** BEGIN **

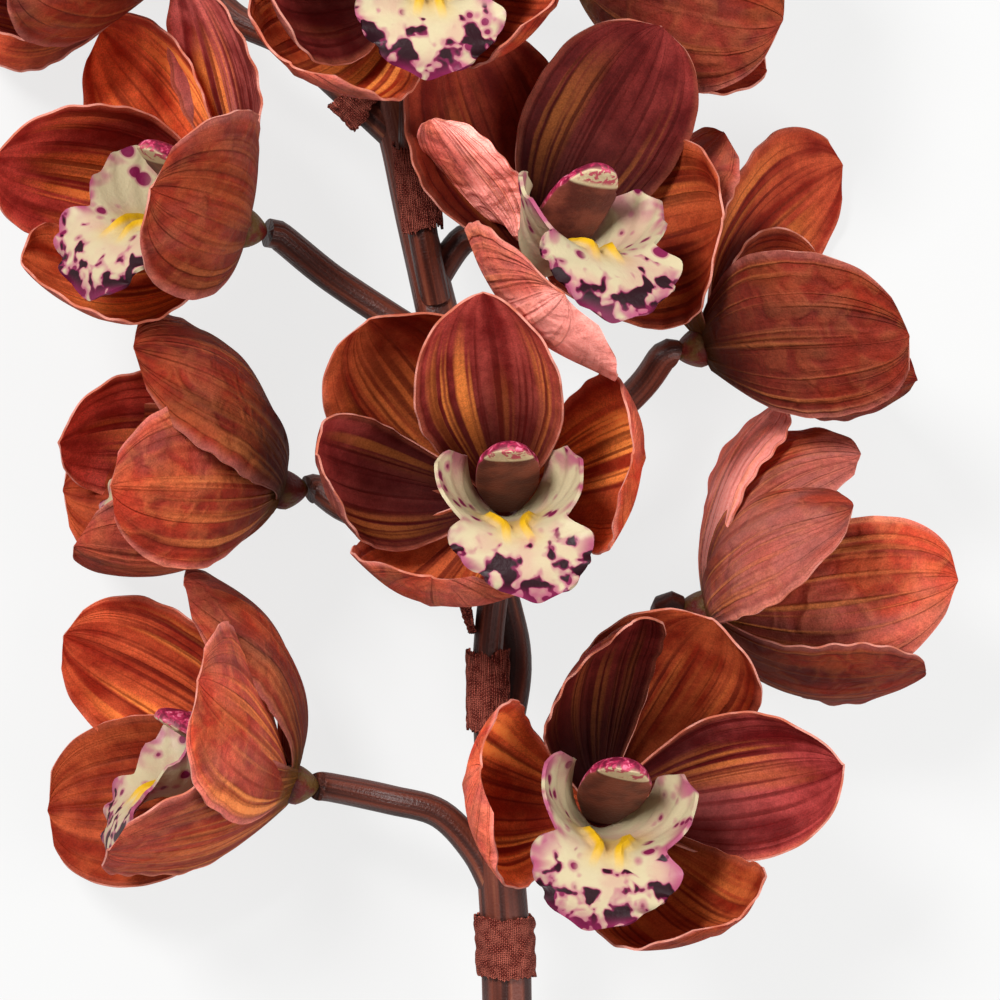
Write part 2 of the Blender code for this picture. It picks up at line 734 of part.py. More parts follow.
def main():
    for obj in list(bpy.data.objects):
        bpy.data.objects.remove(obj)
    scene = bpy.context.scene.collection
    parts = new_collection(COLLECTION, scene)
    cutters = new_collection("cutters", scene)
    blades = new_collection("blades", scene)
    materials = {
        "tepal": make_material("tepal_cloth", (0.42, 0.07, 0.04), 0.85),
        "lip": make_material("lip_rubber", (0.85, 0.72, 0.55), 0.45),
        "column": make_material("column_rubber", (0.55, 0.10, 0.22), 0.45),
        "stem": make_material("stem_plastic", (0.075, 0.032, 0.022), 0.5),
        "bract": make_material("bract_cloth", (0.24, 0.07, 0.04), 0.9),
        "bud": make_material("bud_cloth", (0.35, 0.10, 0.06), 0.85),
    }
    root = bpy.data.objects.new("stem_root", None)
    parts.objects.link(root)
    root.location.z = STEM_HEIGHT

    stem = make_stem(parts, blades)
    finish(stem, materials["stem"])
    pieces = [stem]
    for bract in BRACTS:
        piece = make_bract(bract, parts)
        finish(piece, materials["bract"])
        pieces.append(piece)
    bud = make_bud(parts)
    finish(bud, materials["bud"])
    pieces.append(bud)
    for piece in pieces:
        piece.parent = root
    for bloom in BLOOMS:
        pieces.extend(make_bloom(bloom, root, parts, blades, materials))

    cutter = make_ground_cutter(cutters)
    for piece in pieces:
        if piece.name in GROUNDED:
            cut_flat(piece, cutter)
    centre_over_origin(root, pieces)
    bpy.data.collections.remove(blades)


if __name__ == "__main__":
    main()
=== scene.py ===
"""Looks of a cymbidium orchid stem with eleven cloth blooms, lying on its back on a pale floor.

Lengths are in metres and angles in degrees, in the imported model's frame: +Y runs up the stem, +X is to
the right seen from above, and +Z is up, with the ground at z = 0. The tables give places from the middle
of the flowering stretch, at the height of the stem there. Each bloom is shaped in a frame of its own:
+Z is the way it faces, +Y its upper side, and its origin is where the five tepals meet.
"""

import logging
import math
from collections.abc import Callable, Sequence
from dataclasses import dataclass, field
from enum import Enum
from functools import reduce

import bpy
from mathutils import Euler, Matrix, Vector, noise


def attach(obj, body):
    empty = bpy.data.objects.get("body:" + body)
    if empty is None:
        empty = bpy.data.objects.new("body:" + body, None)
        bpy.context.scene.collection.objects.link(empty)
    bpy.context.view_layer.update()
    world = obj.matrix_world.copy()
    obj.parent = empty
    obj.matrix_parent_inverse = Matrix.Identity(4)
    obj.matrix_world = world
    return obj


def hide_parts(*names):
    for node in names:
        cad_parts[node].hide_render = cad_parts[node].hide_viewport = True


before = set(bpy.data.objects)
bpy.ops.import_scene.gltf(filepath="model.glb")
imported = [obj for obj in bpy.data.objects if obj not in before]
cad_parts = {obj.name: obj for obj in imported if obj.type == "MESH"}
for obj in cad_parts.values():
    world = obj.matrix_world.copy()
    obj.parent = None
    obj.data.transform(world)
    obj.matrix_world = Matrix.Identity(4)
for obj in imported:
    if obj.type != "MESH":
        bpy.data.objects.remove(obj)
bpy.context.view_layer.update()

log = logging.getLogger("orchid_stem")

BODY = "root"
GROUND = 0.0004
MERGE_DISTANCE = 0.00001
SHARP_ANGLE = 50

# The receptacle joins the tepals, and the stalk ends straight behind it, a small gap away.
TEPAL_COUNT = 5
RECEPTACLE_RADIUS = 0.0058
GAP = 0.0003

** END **

Reproduce the full listing exactly.

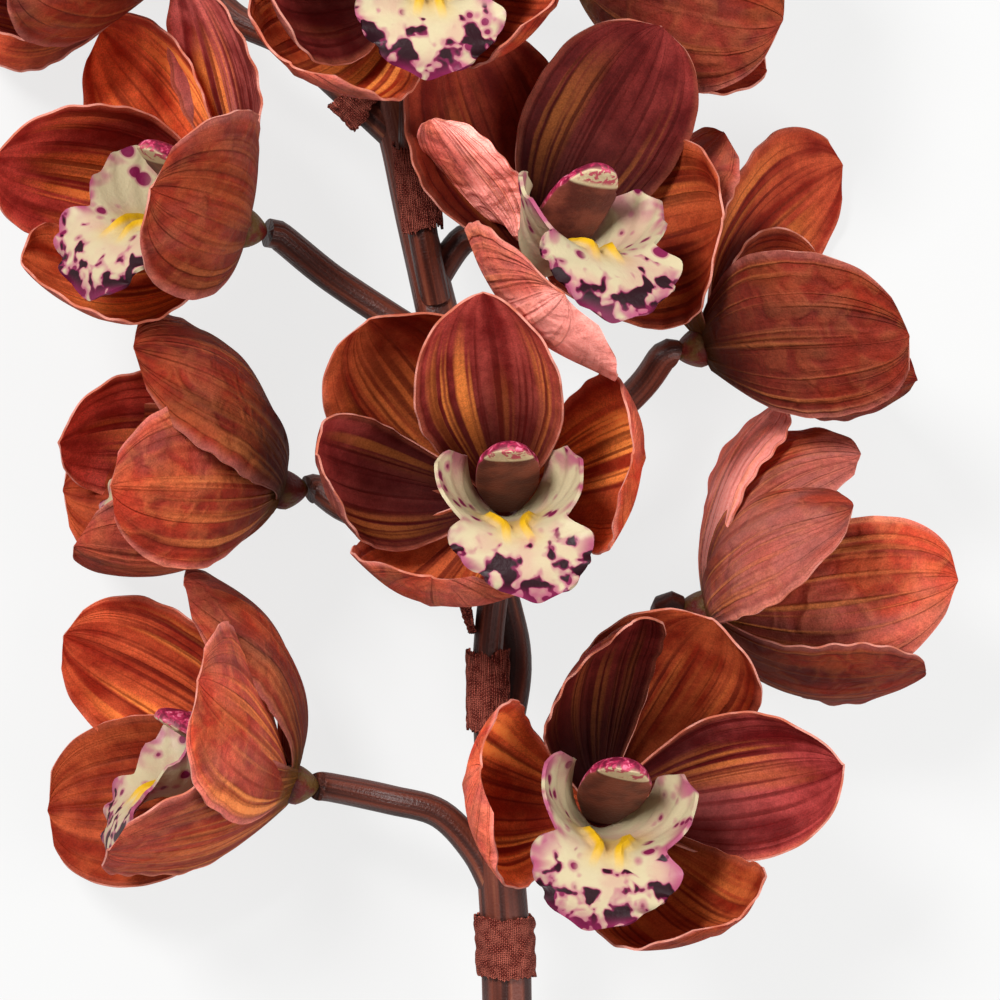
Write part 2 of the Blender code for this picture. It picks up at line 734 of part.py. More parts follow.
def main():
    for obj in list(bpy.data.objects):
        bpy.data.objects.remove(obj)
    scene = bpy.context.scene.collection
    parts = new_collection(COLLECTION, scene)
    cutters = new_collection("cutters", scene)
    blades = new_collection("blades", scene)
    materials = {
        "tepal": make_material("tepal_cloth", (0.42, 0.07, 0.04), 0.85),
        "lip": make_material("lip_rubber", (0.85, 0.72, 0.55), 0.45),
        "column": make_material("column_rubber", (0.55, 0.10, 0.22), 0.45),
        "stem": make_material("stem_plastic", (0.075, 0.032, 0.022), 0.5),
        "bract": make_material("bract_cloth", (0.24, 0.07, 0.04), 0.9),
        "bud": make_material("bud_cloth", (0.35, 0.10, 0.06), 0.85),
    }
    root = bpy.data.objects.new("stem_root", None)
    parts.objects.link(root)
    root.location.z = STEM_HEIGHT

    stem = make_stem(parts, blades)
    finish(stem, materials["stem"])
    pieces = [stem]
    for bract in BRACTS:
        piece = make_bract(bract, parts)
        finish(piece, materials["bract"])
        pieces.append(piece)
    bud = make_bud(parts)
    finish(bud, materials["bud"])
    pieces.append(bud)
    for piece in pieces:
        piece.parent = root
    for bloom in BLOOMS:
        pieces.extend(make_bloom(bloom, root, parts, blades, materials))

    cutter = make_ground_cutter(cutters)
    for piece in pieces:
        if piece.name in GROUNDED:
            cut_flat(piece, cutter)
    centre_over_origin(root, pieces)
    bpy.data.collections.remove(blades)


if __name__ == "__main__":
    main()
=== scene.py ===
"""Looks of a cymbidium orchid stem with eleven cloth blooms, lying on its back on a pale floor.

Lengths are in metres and angles in degrees, in the imported model's frame: +Y runs up the stem, +X is to
the right seen from above, and +Z is up, with the ground at z = 0. The tables give places from the middle
of the flowering stretch, at the height of the stem there. Each bloom is shaped in a frame of its own:
+Z is the way it faces, +Y its upper side, and its origin is where the five tepals meet.
"""

import logging
import math
from collections.abc import Callable, Sequence
from dataclasses import dataclass, field
from enum import Enum
from functools import reduce

import bpy
from mathutils import Euler, Matrix, Vector, noise


def attach(obj, body):
    empty = bpy.data.objects.get("body:" + body)
    if empty is None:
        empty = bpy.data.objects.new("body:" + body, None)
        bpy.context.scene.collection.objects.link(empty)
    bpy.context.view_layer.update()
    world = obj.matrix_world.copy()
    obj.parent = empty
    obj.matrix_parent_inverse = Matrix.Identity(4)
    obj.matrix_world = world
    return obj


def hide_parts(*names):
    for node in names:
        cad_parts[node].hide_render = cad_parts[node].hide_viewport = True


before = set(bpy.data.objects)
bpy.ops.import_scene.gltf(filepath="model.glb")
imported = [obj for obj in bpy.data.objects if obj not in before]
cad_parts = {obj.name: obj for obj in imported if obj.type == "MESH"}
for obj in cad_parts.values():
    world = obj.matrix_world.copy()
    obj.parent = None
    obj.data.transform(world)
    obj.matrix_world = Matrix.Identity(4)
for obj in imported:
    if obj.type != "MESH":
        bpy.data.objects.remove(obj)
bpy.context.view_layer.update()

log = logging.getLogger("orchid_stem")

BODY = "root"
GROUND = 0.0004
MERGE_DISTANCE = 0.00001
SHARP_ANGLE = 50

# The receptacle joins the tepals, and the stalk ends straight behind it, a small gap away.
TEPAL_COUNT = 5
RECEPTACLE_RADIUS = 0.0058
GAP = 0.0003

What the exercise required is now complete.